Tumors in mice began to shrink across all four types of cancer studied. (Illustrative image).
This mechanism is particularly exciting because it opens up a new method for fighting cancer that does not rely on T cells, which are the focus of many current immunotherapy approaches.
While immunotherapy has shown promise, it is only effective in about 20% to 40% of cases and often fails when the body cannot produce enough active T cells.
Indeed, reliance on T cell immunity is considered a significant limitation of current immunotherapeutic methods.
In contrast, the new mechanism using monocytes provides a selective tumor-killing approach that does not depend on T cells, potentially offering a solution for patients who do not respond to traditional immunotherapy.

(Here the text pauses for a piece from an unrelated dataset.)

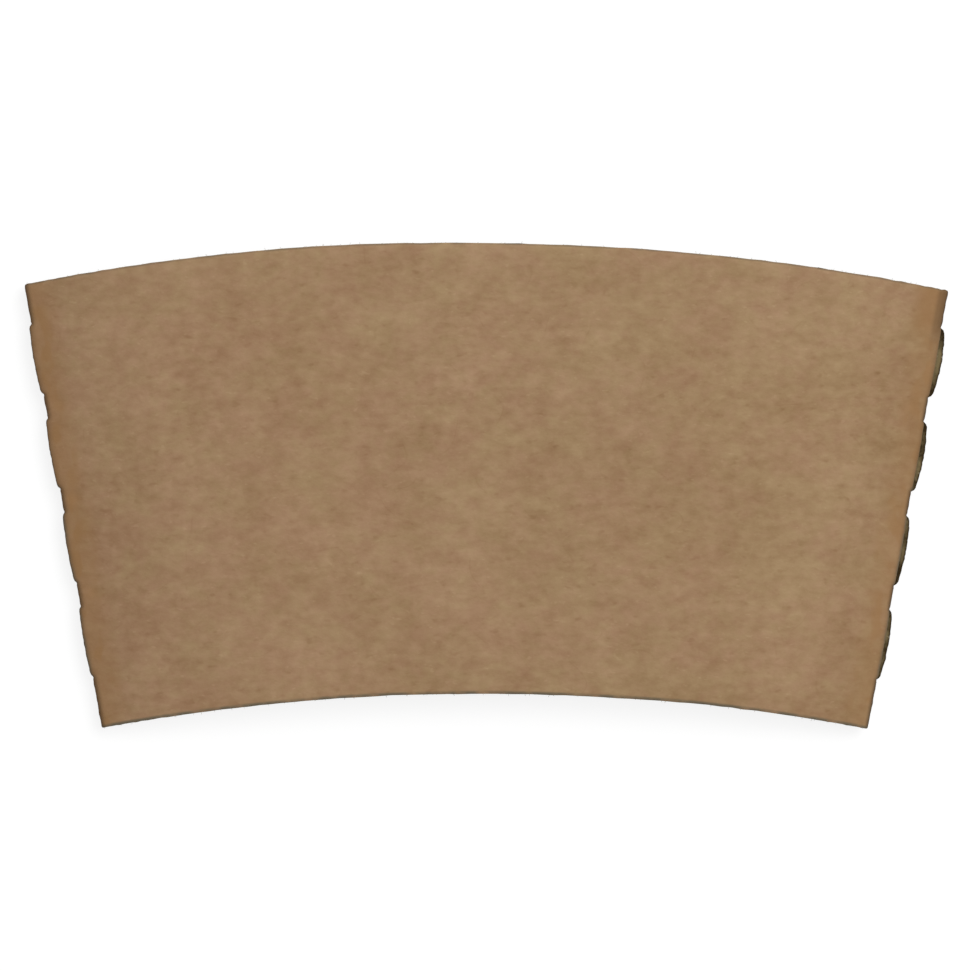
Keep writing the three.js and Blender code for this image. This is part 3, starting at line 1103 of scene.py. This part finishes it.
def fibre_tree(finish):
    tree, size = geometry_tree("cut_face_fibres", FIBRES)
    points = cut_points(tree, size)
    position = tree.node("GeometryNodeInputPosition")
    height = tree.other(tree.node("ShaderNodeSeparateXYZ", {}, [position]), "Z")
    least, most = FIBRE_SCALES
    scale = tree.node("FunctionNodeRandomValue", {}, {"Min": least, "Max": most, "Seed": size["Seed"]})
    sockets = {
        "Points": points, "Selection": height > FIBRE_CLEARANCE, "Instance": one_fibre(tree, size),
        "Rotation": tree.other(points, "Rotation"), "Scale": scale,
    }
    placed = tree.node("GeometryNodeInstanceOnPoints", {}, sockets)
    lean = (FIBRE_LEAN, FIBRE_LEAN, math.pi)
    turn = tree.node(
        "FunctionNodeRandomValue", {"data_type": "FLOAT_VECTOR"},
        {"Min": tuple(-angle for angle in lean), "Max": lean, "Seed": size["Seed"] + 1},
    )
    placed = tree.node("GeometryNodeRotateInstances", {}, {"Instances": placed, "Rotation": turn})
    placed = tree.node("GeometryNodeRealizeInstances", {}, {"Geometry": placed})
    placed = tree.node("GeometryNodeSetMaterial", {}, {"Geometry": placed, "Material": finish})
    tree.node("NodeGroupOutput", {}, [placed])
    return tree


fibres = make_plain(run_tree("torn_fibres", fibre_tree(fibre_finish()), FIBRES, sleeve.data))
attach(fibres, "root")

# %% [markdown]
# ## Floor, light and camera
#
# The sleeve lies on a pale floor under one large soft light to the right, with an even sky. Seen
# by the camera the floor reaches white by a share of its own light, and the rest of its colour
# takes the sleeve's soft shadow. The camera looks straight down, turned by a quarter of a degree.

# %% The floor
FLOOR_SIZE = 6.0
FLOOR_COLOUR = 0.2
FLOOR_GLOW = 0.84


def seen_rays(tree):
    """1 for rays that show the background: from the camera, or off gloss or through glass."""
    path = tree.node("ShaderNodeLightPath", {}, {}, "Is Camera Ray")
    seen = path.math("MAXIMUM", tree.other(path, "Is Glossy Ray"))
    return seen.math("MAXIMUM", tree.other(path, "Is Transmission Ray"))


def floor_finish():
    material, tree, shader, _ = begin_finish("pale_floor")
    shader.inputs["Base Color"].default_value = (FLOOR_COLOUR, FLOOR_COLOUR, FLOOR_COLOUR, 1)
    shader.inputs["Emission Strength"].default_value = 1.0
    tree.feed(shader.inputs["Emission Color"], seen_rays(tree) * FLOOR_GLOW)
    return material


bpy.ops.mesh.primitive_plane_add(size=FLOOR_SIZE)
floor = bpy.context.object
floor.name = "pale_floor"
floor.data.materials.append(floor_finish())
print("floor:", FLOOR_SIZE, "m wide")

# %% [markdown]
# The sky gives even light from all sides, and it is white where the camera sees it. The soft light
# stands to the right, so the left fold and the narrow edge fall into a faint shade.

# %% The sky and the soft light
SKY_SHARE = 0.4
LIGHT_GAIN = 1.085
LIGHT_SIZE = 1.0
LIGHT_DISTANCE = 1.4
LIGHT_TILT = math.radians(33)
LIGHT_TURN = math.radians(40)

world = bpy.data.worlds.new("even_sky")
bpy.context.scene.world = world
world.use_nodes = True
sky = Tree(world.node_tree)
background = world.node_tree.nodes["Background"]
background.inputs["Strength"].default_value = 1.0
sky.feed(background.inputs["Color"], seen_rays(sky) * (1 - SKY_SHARE) + SKY_SHARE)

light_data = bpy.data.lights.new("soft_light", "AREA")
light_data.size = LIGHT_SIZE
light_share = LIGHT_GAIN * (1 - SKY_SHARE)
light_data.energy = light_share * (math.pi * LIGHT_DISTANCE) ** 2 / math.cos(LIGHT_TILT)
light = bpy.data.objects.new("soft_light", light_data)
bpy.context.scene.collection.objects.link(light)
light.location = (
    LIGHT_DISTANCE * math.sin(LIGHT_TILT) * math.cos(LIGHT_TURN),
    LIGHT_DISTANCE * math.sin(LIGHT_TILT) * math.sin(LIGHT_TURN),
    LIGHT_DISTANCE * math.cos(LIGHT_TILT),
)
light.rotation_euler = (0, LIGHT_TILT, LIGHT_TURN)
print("light:", round(light_data.energy, 2), "W at", tuple(round(c, 2) for c in light.location))

# %% [markdown]
# The camera stands so high that the sleeve shows almost no perspective, and its lens is worked out
# from the width that the picture has to show at the height of the folds.

# %% The camera
FRAME_WIDTH = 128.92 * MM
FOLD_HEIGHT = 2.15 * MM
CAMERA_HEIGHT = 1.3
CAMERA_TURN = math.radians(0.22)
CAMERA_SHIFT = 0.08 * MM

camera_data = bpy.data.cameras.new("camera")
camera = bpy.data.objects.new("camera", camera_data)
bpy.context.scene.collection.objects.link(camera)
bpy.context.scene.camera = camera
camera.location = (-CAMERA_SHIFT, 0, CAMERA_HEIGHT)
camera.rotation_euler = (0, 0, CAMERA_TURN)
camera_data.sensor_fit = "HORIZONTAL"
camera_data.lens = camera_data.sensor_width * (CAMERA_HEIGHT - FOLD_HEIGHT) / FRAME_WIDTH
bpy.context.scene.view_settings.view_transform = "Standard"
print("lens:", round(camera_data.lens, 1), "mm")

# %% [markdown]
# ## The end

It is important to note that this research was conducted on mice and clinical trials are needed to determine whether a similar effect is effective in human patients.
Perhaps some aspects of this mechanism could have effects in humans and help combat other types of cancer, as it disrupts the common pathways that most cancer cells use to metastasize throughout the body.
Although Covid vaccines are unlikely to trigger this mechanism (as they do not use the entire RNA sequence like the virus), this research opens up the possibility for the development of new drugs and vaccines that can stimulate the production of anti-cancer monocytes.
Monocytes help shrink lung cancer tumors.
Not Just for Cancer Treatment, New Immunotherapy Holds Potential for Many Other Diseases
The implications of this research extend beyond Covid and cancer. It demonstrates that our immune system can be trained by one type of threat to become more effective against another type of threat.
This concept, known as “trained immunity,” is an intriguing area of research that could lead to new approaches for treating various diseases.
However, it is crucial to emphasize once again that this does not mean people should deliberately infect themselves with Covid as a way to combat cancer, as this is particularly dangerous. Severe Covid can be life-threatening and cause many serious long-term health consequences.
We should only recognize that this research is providing important insights that could help develop safer, more targeted cancer treatments in the future. As we continue to grapple with the aftermath of the Covid pandemic, new infections, and long Covid, studies like this remind us of the importance of basic scientific research.
Even in the face of a global health crisis, researchers are finding ways to enhance our understanding of human biology and disease. This work not only aids us in combating the immediate threat of Covid but also paves the way for breakthroughs in treating other serious conditions like cancer.
While much work remains before these findings can be translated into treatments for patients, this research represents an exciting step forward in our understanding of the complex relationship between viruses, the immune system, and cancer.
It brings hope for new treatment methods and highlights how unexpected discoveries can lead to a poison-to-cure approach. As the ancients used to say, in danger lies opportunity, and during the Covid pandemic, scientists are finding new opportunities.